= Colasanti's Tropical Gardens =

Gardens and entertainment and shopping centre in Kingsville, Ontario, Canada

Colasanti's Tropical Gardens is an indoor entertainment and shopping centre, situated in the community of Ruthven, part of Kingsville, Ontario. The tropical gardens are housed in 15 temperature-controlled greenhouses and feature exotic birds (Macaw, Cockatoo, Amazon parrot), home grown tropical plants, animal area, an 18-hole mini golf course, home decor shopping, and a restaurant.

== History ==
Colasanti's started producing vegetables and greenhouse crops in 1941, they also had a small fruit stand. In 1955 their greenhouses began growing lemon and orange trees.

In 1972 cactus and tropical plants were added to Colasanti's production. Today, Colasanti's has a wide variety of indoor and seasonal plants. It has expanded into a local family entertainment centre and tourist attraction.

It is currently a fourth generation family owned and operated business.

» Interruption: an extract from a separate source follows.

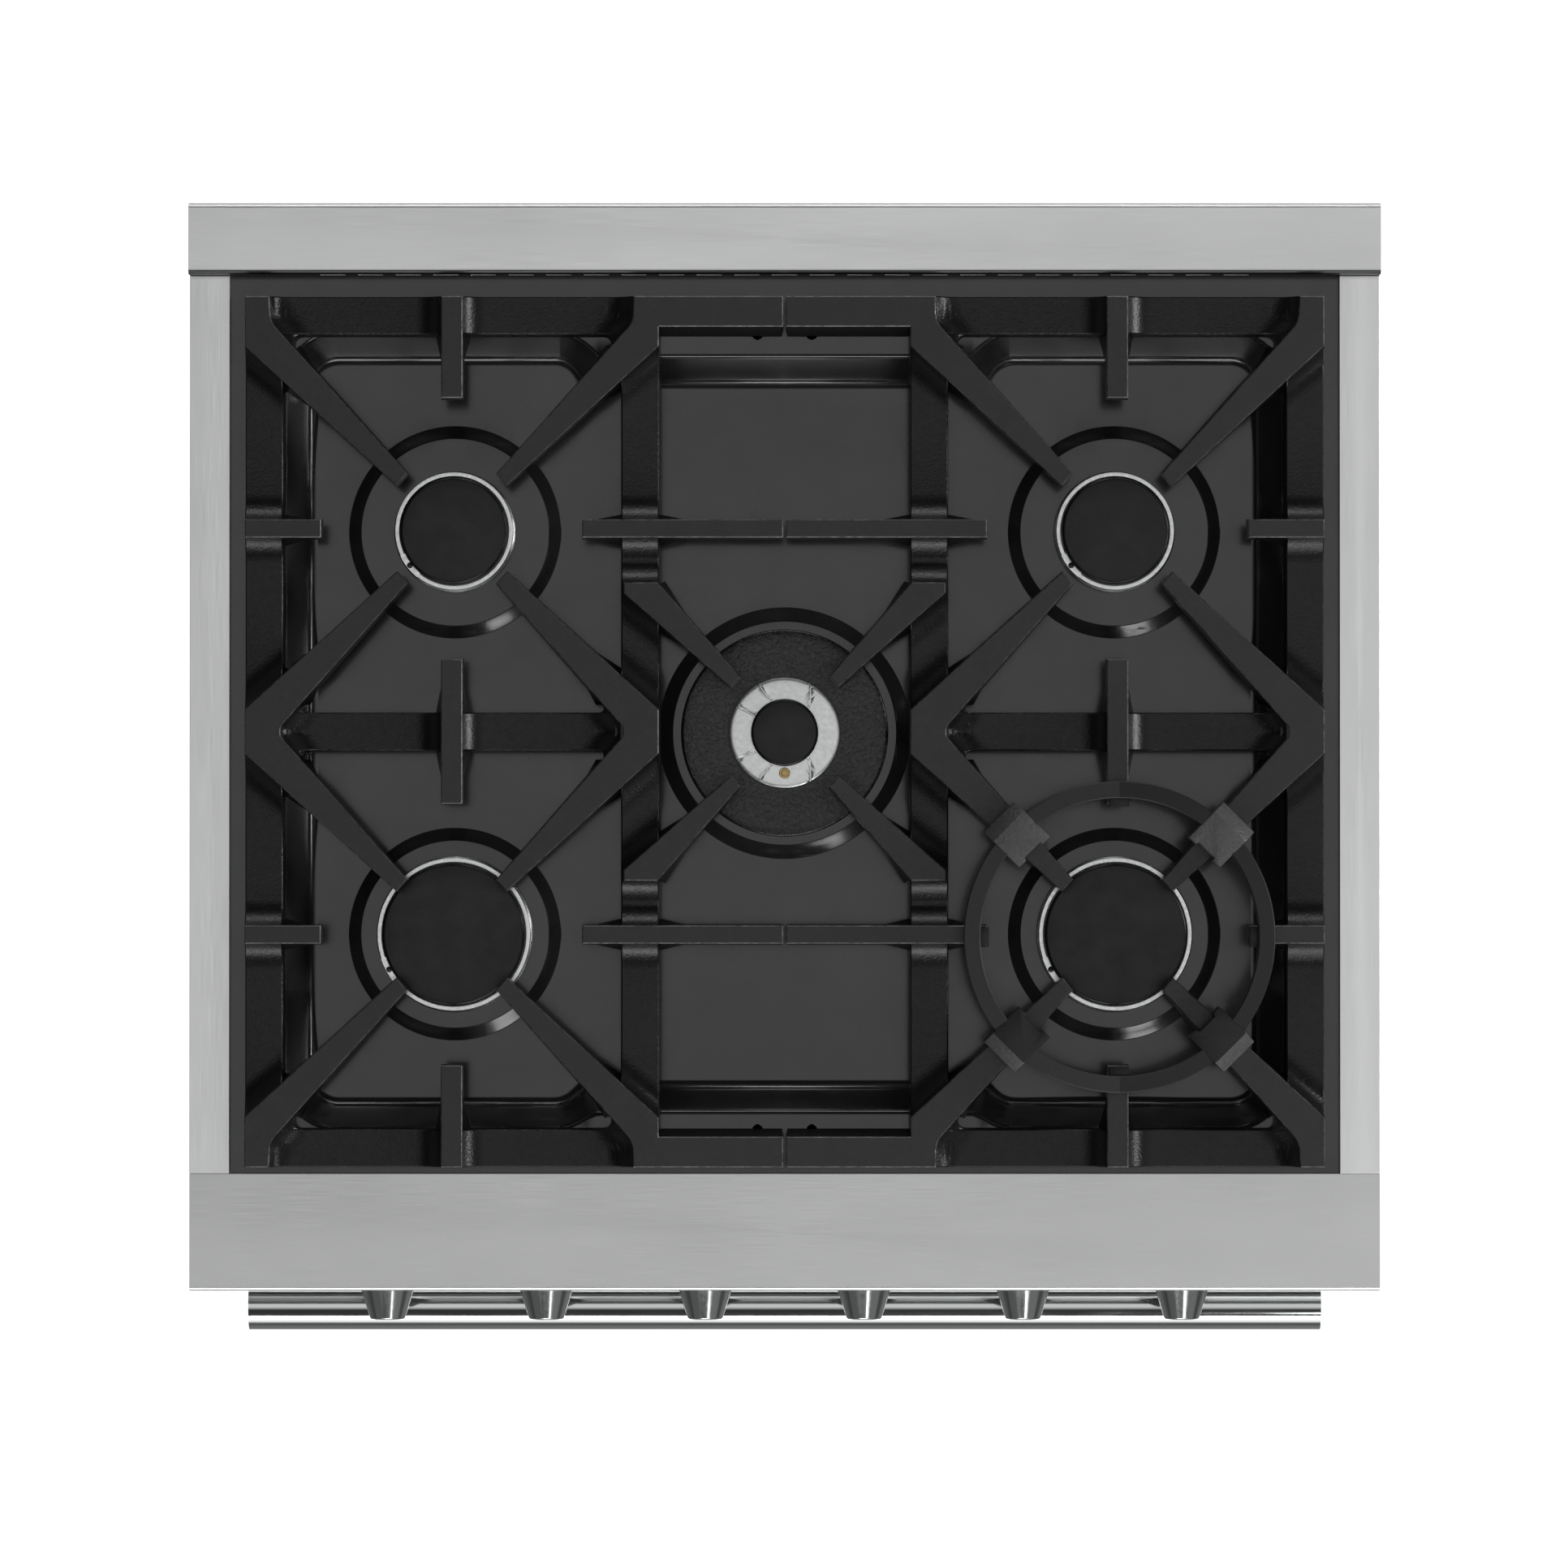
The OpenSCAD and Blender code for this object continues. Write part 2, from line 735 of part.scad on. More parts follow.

In 2005 the World Society for the Protection of Animals (Now known as World Animal Protection) inspected the animal attractions at Colasanti's. Of the five enclosures that were reviewed, Colasanti's Tropical Gardens received five failing grades with an average score of 18 out of 50 making it one of the five worst reviewed "zoos" in Ontario.

== Events ==
Colasanti's is home to the Ruthven Apple Festival, an annual fundraising event for the Windsor and Essex County Community Living Organization.

Other popular events at Colasanti's include Family Day and March Break Madness. They frequently post on their social media about upcoming events, craft days, and activities in their facility.